Exactly the lines between the line containing "Continue the OpenSCAD" and the line containing "bpy.context.scene.collection.objects.link(cable)", together with those two lines, are to be output.

» Exercise data
--- START ---

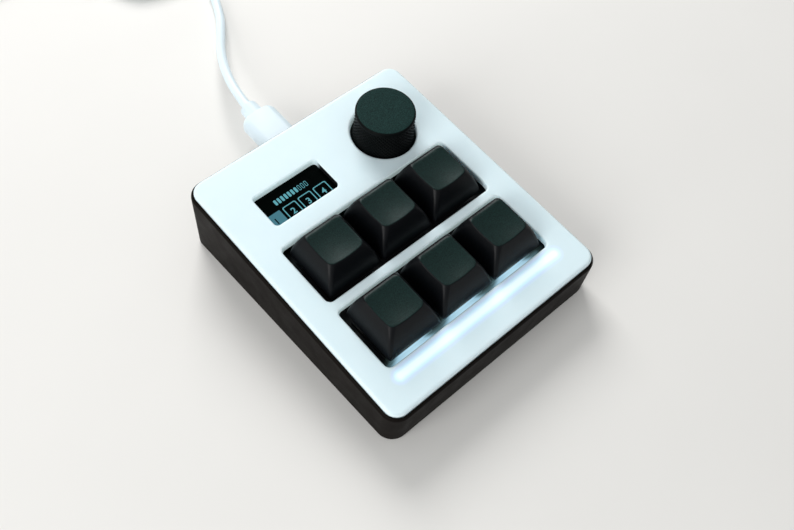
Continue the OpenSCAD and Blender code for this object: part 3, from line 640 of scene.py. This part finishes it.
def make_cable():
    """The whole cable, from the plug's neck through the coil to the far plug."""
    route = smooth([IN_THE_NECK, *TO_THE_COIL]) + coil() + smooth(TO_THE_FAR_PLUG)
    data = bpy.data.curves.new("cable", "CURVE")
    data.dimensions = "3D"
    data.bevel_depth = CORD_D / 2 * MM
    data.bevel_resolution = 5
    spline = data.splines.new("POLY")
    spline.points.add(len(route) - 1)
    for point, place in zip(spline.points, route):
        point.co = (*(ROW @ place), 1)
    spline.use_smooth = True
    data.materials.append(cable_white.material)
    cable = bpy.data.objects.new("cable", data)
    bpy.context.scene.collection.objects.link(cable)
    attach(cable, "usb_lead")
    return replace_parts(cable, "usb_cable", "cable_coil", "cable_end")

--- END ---
--- START ---

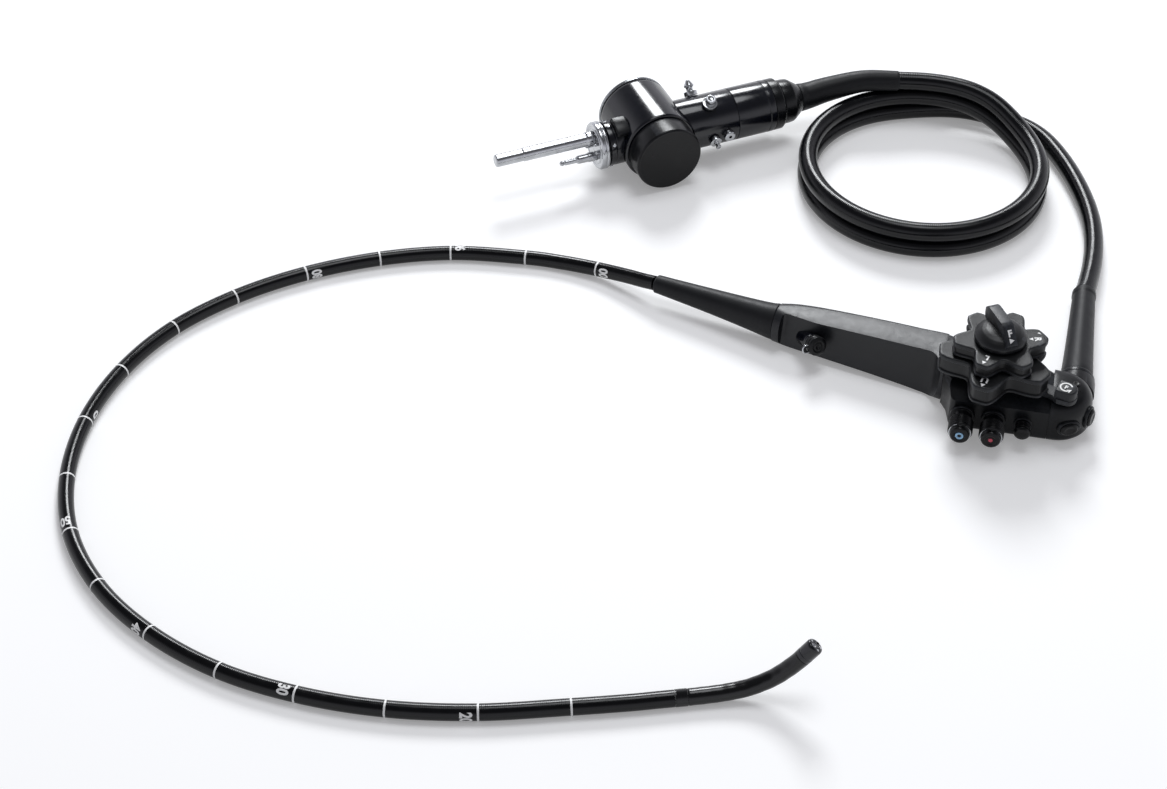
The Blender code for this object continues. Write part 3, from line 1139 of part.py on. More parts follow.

--- END ---
--- START ---

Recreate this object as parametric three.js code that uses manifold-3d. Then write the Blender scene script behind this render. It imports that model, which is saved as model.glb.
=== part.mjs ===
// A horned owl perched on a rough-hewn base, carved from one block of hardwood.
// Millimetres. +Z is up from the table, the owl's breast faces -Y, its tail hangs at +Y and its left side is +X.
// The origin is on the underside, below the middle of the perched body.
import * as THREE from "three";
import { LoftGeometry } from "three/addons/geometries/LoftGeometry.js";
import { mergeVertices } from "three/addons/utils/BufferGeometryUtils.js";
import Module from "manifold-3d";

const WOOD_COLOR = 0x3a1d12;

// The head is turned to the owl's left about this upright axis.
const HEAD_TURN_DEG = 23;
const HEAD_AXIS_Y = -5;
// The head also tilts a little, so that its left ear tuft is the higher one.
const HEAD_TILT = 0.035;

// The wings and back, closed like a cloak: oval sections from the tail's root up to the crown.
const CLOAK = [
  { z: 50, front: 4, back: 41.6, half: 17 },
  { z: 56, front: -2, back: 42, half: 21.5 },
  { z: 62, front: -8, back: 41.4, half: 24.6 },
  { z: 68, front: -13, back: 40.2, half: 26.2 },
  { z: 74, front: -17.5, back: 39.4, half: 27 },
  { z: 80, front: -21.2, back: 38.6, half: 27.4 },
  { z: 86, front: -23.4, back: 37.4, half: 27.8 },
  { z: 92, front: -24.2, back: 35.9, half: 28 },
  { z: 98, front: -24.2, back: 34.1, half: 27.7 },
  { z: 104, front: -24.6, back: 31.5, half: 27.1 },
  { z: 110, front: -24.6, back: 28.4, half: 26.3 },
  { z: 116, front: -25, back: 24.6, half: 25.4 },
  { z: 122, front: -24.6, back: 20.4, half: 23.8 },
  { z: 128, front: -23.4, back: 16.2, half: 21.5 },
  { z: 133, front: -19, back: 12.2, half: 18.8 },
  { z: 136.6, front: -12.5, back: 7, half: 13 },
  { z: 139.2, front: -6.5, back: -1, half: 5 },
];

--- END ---

» Exercise result
Continue the OpenSCAD and Blender code for this object: part 3, from line 640 of scene.py. This part finishes it.
def make_cable():
    """The whole cable, from the plug's neck through the coil to the far plug."""
    route = smooth([IN_THE_NECK, *TO_THE_COIL]) + coil() + smooth(TO_THE_FAR_PLUG)
    data = bpy.data.curves.new("cable", "CURVE")
    data.dimensions = "3D"
    data.bevel_depth = CORD_D / 2 * MM
    data.bevel_resolution = 5
    spline = data.splines.new("POLY")
    spline.points.add(len(route) - 1)
    for point, place in zip(spline.points, route):
        point.co = (*(ROW @ place), 1)
    spline.use_smooth = True
    data.materials.append(cable_white.material)
    cable = bpy.data.objects.new("cable", data)
    bpy.context.scene.collection.objects.link(cable)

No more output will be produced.